* [Exercise]:
Show all lines of the listing that hold the word "FreeCAD".

* [Raw data]:
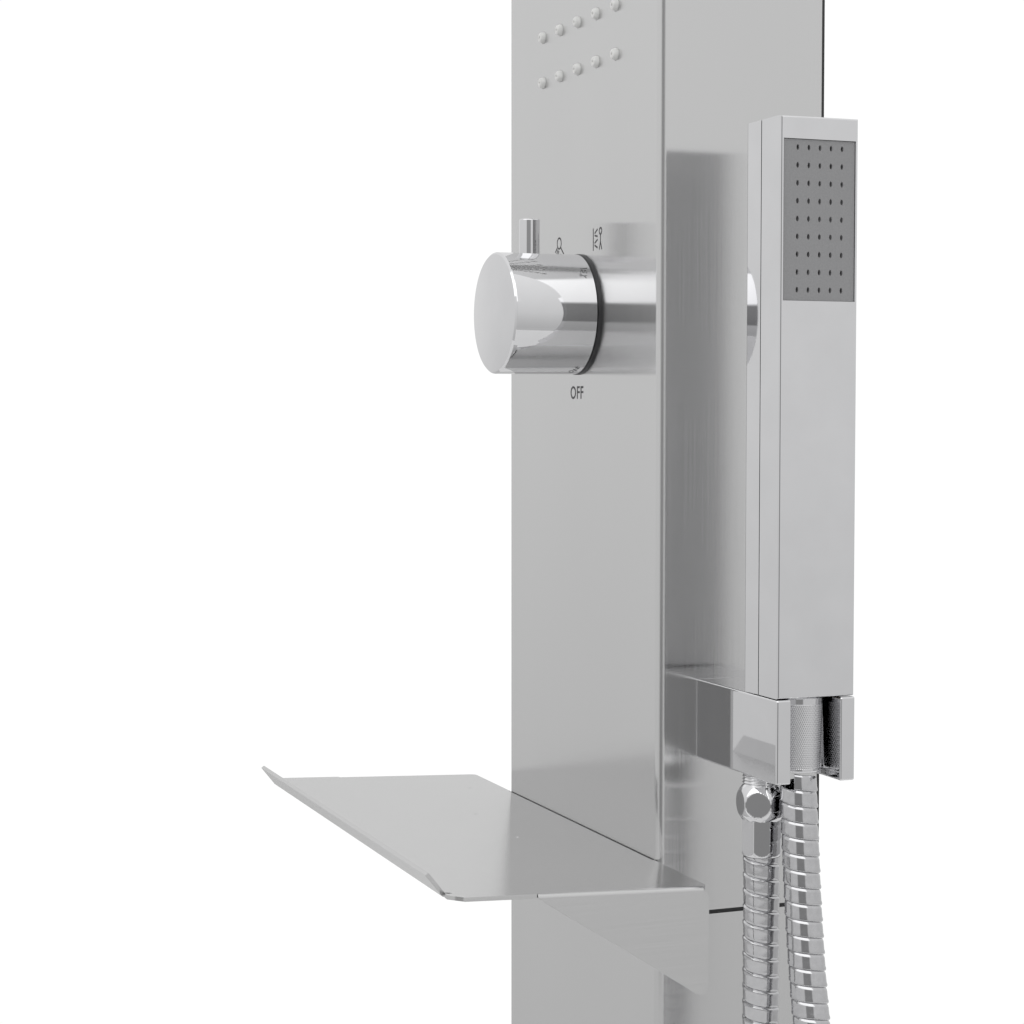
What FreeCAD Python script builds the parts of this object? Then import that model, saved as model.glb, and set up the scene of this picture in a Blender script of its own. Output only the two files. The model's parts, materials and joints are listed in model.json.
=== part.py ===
"""Rainfall shower column: a folded stainless steel wall panel with an overhead rain head, body jets,
a rotary control knob, a stick handset on its water-outlet holder with a metal hose, and a shelf.

Millimetres. X runs to the right and +Z up, the wall is the plane y = 0 and the column faces -Y.
The origin is the middle of the upper wall bracket's screw holes, on the wall.
"""

import FreeCAD, Part
import math
import os
import re
import Sketcher

Vector = FreeCAD.Vector
doc = FreeCAD.newDocument("shower_column")

# ---------------------------------------------------------------- driving dimensions
SIZES = {
    # column casing
    "column_width": 160,
    "column_depth": 70,
    "gasket": 1.5,
    "sheet": 1.2,
    "bend": 3,
    "flange": 14,
    "knob_z": -560,
    "column_top": 656,
    "column_foot": -620,
    "seam_z": -236.6,
    "seam_gap": 1.6,
    "pipe_y": 40,
    # overhead rain head
    "head_reach": 460,
    "head_height": 26,
    "rain_pitch": 20,
    "rain_columns": 6,
    "rain_rows": 13,
    "rain_front": 30,
    "peg_hole": 2.6,
    "peg": 2.4,
    "peg_out": 2.2,
    # body jets
    "jet_pitch": 19.4,
    "jet_columns": 5,
    "jet_rows": 9,
    "jet_low": 101.9,
    # control
    "knob_radius": 25,
    "knob_out": 37.6,
    "ring_out": 1.3,
    "knob_gap": 0.3,
    "knob_bore": 21,
    "pin_y": 21.8,
    "pin_radius": 4.3,
    "pin_top": 39,
    "spindle": 4,
    # handset holder on the right side face
    "holder_out": 144.7,
    "holder_y0": 16.9,
    "holder_y1": 49.2,
    "holder_z0": -175.3,
    "holder_z1": -144.5,
    "slot_x": 131.5,
    "slot_y": 33,
    "slot_radius": 10.1,
    "shank_z": -159.7,
    "shank": 7,
    "outlet_x": 117.7,
    "outlet_y": 25.4,
    # handset
    "handset_x0": 118.5,
    "handset_x1": 144.4,
    "handset_y0": 17.2,
    "handset_y1": 48.9,
    "handset_top": 64.8,
    "handset_split": 129.9,
    "handset_wall": 1.5,
    "plate_z0": -0.9,
    "plate_z1": 56.7,
    "plate_inset": 0.5,
    "hole_pitch_y": 4.5,
    "hole_pitch_z": 6.34,
    # hose
    "hose_radius": 7,
    # shelf
    "shelf_width": 252,
    "shelf_depth": 100.6,
    "shelf_z": -214.6,
    "shelf_rise": 4.3,
    "shelf_sheet": 2,
    "lip_out": 7.1,
    "lip_up": 9,
    "gusset_drop": 40,
    "gusset_out": 68,
    "shelf_flange": 26,
    # wall brackets
    "bracket_half": 55,
    "bracket_hole_x": 40,
    "bracket_hole": 3.25,
    "lower_bracket_z": -1060,
    # water inlet
    "thread_half": 10.48,
    "pipe_radius": 6,
}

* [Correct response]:
What FreeCAD Python script builds the parts of this object? Then import that model, saved as model.glb, and set up the scene of this picture in a Blender script of its own. Output only the two files. The model's parts, materials and joints are listed in model.json.
import FreeCAD, Part
Vector = FreeCAD.Vector
doc = FreeCAD.newDocument("shower_column")